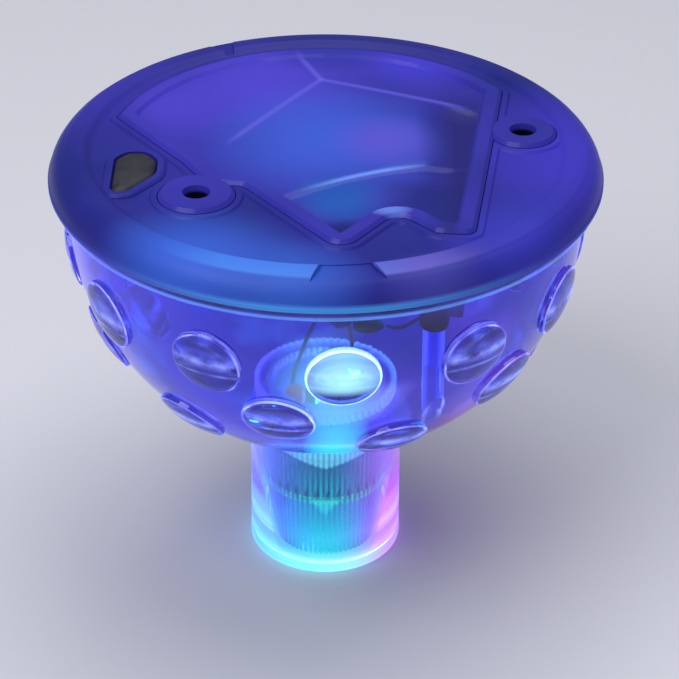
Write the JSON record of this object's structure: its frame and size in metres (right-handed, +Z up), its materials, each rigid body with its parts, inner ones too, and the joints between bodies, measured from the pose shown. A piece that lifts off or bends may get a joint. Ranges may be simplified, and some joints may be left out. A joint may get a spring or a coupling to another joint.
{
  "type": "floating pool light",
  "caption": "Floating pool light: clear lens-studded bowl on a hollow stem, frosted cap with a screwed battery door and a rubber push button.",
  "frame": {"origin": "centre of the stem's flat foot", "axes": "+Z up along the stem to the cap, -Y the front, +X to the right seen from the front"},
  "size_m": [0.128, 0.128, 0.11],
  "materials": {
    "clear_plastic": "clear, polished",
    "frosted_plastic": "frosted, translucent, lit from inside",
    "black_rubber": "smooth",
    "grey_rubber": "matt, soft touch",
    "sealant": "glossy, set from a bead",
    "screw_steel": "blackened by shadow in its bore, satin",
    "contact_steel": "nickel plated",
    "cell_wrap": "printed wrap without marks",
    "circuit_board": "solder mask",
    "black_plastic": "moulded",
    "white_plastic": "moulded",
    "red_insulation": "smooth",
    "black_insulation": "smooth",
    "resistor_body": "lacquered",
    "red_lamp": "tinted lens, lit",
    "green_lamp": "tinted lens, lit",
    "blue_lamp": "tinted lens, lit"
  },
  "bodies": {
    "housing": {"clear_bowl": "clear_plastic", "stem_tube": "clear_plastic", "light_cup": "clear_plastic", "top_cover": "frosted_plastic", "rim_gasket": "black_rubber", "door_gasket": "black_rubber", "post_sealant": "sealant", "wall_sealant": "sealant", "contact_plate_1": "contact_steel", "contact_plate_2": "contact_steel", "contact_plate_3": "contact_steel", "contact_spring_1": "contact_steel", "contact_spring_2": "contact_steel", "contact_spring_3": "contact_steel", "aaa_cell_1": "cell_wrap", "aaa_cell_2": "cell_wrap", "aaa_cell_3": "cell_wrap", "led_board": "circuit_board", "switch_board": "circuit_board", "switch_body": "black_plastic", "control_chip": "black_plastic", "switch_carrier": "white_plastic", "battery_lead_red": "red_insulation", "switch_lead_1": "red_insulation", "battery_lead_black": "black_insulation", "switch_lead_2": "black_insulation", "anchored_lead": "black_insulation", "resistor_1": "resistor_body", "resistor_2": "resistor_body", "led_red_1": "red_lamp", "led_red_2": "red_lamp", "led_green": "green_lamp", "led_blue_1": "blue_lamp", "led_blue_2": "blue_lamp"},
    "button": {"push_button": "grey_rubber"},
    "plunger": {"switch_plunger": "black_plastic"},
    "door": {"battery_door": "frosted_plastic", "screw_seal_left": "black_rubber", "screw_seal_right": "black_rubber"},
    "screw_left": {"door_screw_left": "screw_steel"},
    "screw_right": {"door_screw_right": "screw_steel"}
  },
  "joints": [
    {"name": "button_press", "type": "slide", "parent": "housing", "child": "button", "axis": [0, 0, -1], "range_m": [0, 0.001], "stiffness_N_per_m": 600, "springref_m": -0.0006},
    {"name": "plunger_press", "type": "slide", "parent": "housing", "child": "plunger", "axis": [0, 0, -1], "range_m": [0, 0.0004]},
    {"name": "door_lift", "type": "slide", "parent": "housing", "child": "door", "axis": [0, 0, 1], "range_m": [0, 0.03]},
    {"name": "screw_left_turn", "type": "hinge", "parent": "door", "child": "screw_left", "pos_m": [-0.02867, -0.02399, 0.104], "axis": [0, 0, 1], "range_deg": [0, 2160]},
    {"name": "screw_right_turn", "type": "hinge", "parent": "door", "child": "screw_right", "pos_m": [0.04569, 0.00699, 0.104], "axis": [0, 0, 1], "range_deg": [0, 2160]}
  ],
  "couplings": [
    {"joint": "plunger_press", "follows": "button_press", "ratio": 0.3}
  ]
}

Written problem
Repeat the material above exactly.

Final answer
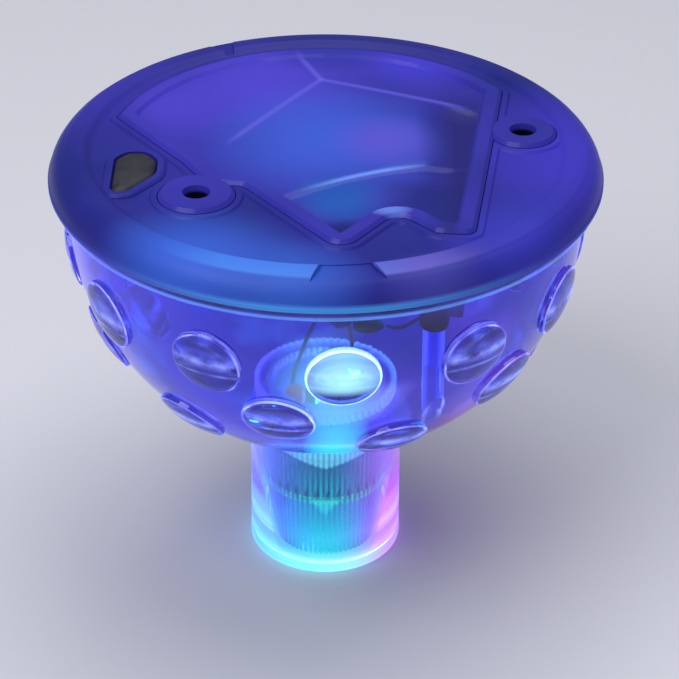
Write the JSON record of this object's structure: its frame and size in metres (right-handed, +Z up), its materials, each rigid body with its parts, inner ones too, and the joints between bodies, measured from the pose shown. A piece that lifts off or bends may get a joint. Ranges may be simplified, and some joints may be left out. A joint may get a spring or a coupling to another joint.
{
  "type": "floating pool light",
  "caption": "Floating pool light: clear lens-studded bowl on a hollow stem, frosted cap with a screwed battery door and a rubber push button.",
  "frame": {"origin": "centre of the stem's flat foot", "axes": "+Z up along the stem to the cap, -Y the front, +X to the right seen from the front"},
  "size_m": [0.128, 0.128, 0.11],
  "materials": {
    "clear_plastic": "clear, polished",
    "frosted_plastic": "frosted, translucent, lit from inside",
    "black_rubber": "smooth",
    "grey_rubber": "matt, soft touch",
    "sealant": "glossy, set from a bead",
    "screw_steel": "blackened by shadow in its bore, satin",
    "contact_steel": "nickel plated",
    "cell_wrap": "printed wrap without marks",
    "circuit_board": "solder mask",
    "black_plastic": "moulded",
    "white_plastic": "moulded",
    "red_insulation": "smooth",
    "black_insulation": "smooth",
    "resistor_body": "lacquered",
    "red_lamp": "tinted lens, lit",
    "green_lamp": "tinted lens, lit",
    "blue_lamp": "tinted lens, lit"
  },
  "bodies": {
    "housing": {"clear_bowl": "clear_plastic", "stem_tube": "clear_plastic", "light_cup": "clear_plastic", "top_cover": "frosted_plastic", "rim_gasket": "black_rubber", "door_gasket": "black_rubber", "post_sealant": "sealant", "wall_sealant": "sealant", "contact_plate_1": "contact_steel", "contact_plate_2": "contact_steel", "contact_plate_3": "contact_steel", "contact_spring_1": "contact_steel", "contact_spring_2": "contact_steel", "contact_spring_3": "contact_steel", "aaa_cell_1": "cell_wrap", "aaa_cell_2": "cell_wrap", "aaa_cell_3": "cell_wrap", "led_board": "circuit_board", "switch_board": "circuit_board", "switch_body": "black_plastic", "control_chip": "black_plastic", "switch_carrier": "white_plastic", "battery_lead_red": "red_insulation", "switch_lead_1": "red_insulation", "battery_lead_black": "black_insulation", "switch_lead_2": "black_insulation", "anchored_lead": "black_insulation", "resistor_1": "resistor_body", "resistor_2": "resistor_body", "led_red_1": "red_lamp", "led_red_2": "red_lamp", "led_green": "green_lamp", "led_blue_1": "blue_lamp", "led_blue_2": "blue_lamp"},
    "button": {"push_button": "grey_rubber"},
    "plunger": {"switch_plunger": "black_plastic"},
    "door": {"battery_door": "frosted_plastic", "screw_seal_left": "black_rubber", "screw_seal_right": "black_rubber"},
    "screw_left": {"door_screw_left": "screw_steel"},
    "screw_right": {"door_screw_right": "screw_steel"}
  },
  "joints": [
    {"name": "button_press", "type": "slide", "parent": "housing", "child": "button", "axis": [0, 0, -1], "range_m": [0, 0.001], "stiffness_N_per_m": 600, "springref_m": -0.0006},
    {"name": "plunger_press", "type": "slide", "parent": "housing", "child": "plunger", "axis": [0, 0, -1], "range_m": [0, 0.0004]},
    {"name": "door_lift", "type": "slide", "parent": "housing", "child": "door", "axis": [0, 0, 1], "range_m": [0, 0.03]},
    {"name": "screw_left_turn", "type": "hinge", "parent": "door", "child": "screw_left", "pos_m": [-0.02867, -0.02399, 0.104], "axis": [0, 0, 1], "range_deg": [0, 2160]},
    {"name": "screw_right_turn", "type": "hinge", "parent": "door", "child": "screw_right", "pos_m": [0.04569, 0.00699, 0.104], "axis": [0, 0, 1], "range_deg": [0, 2160]}
  ],
  "couplings": [
    {"joint": "plunger_press", "follows": "button_press", "ratio": 0.3}
  ]
}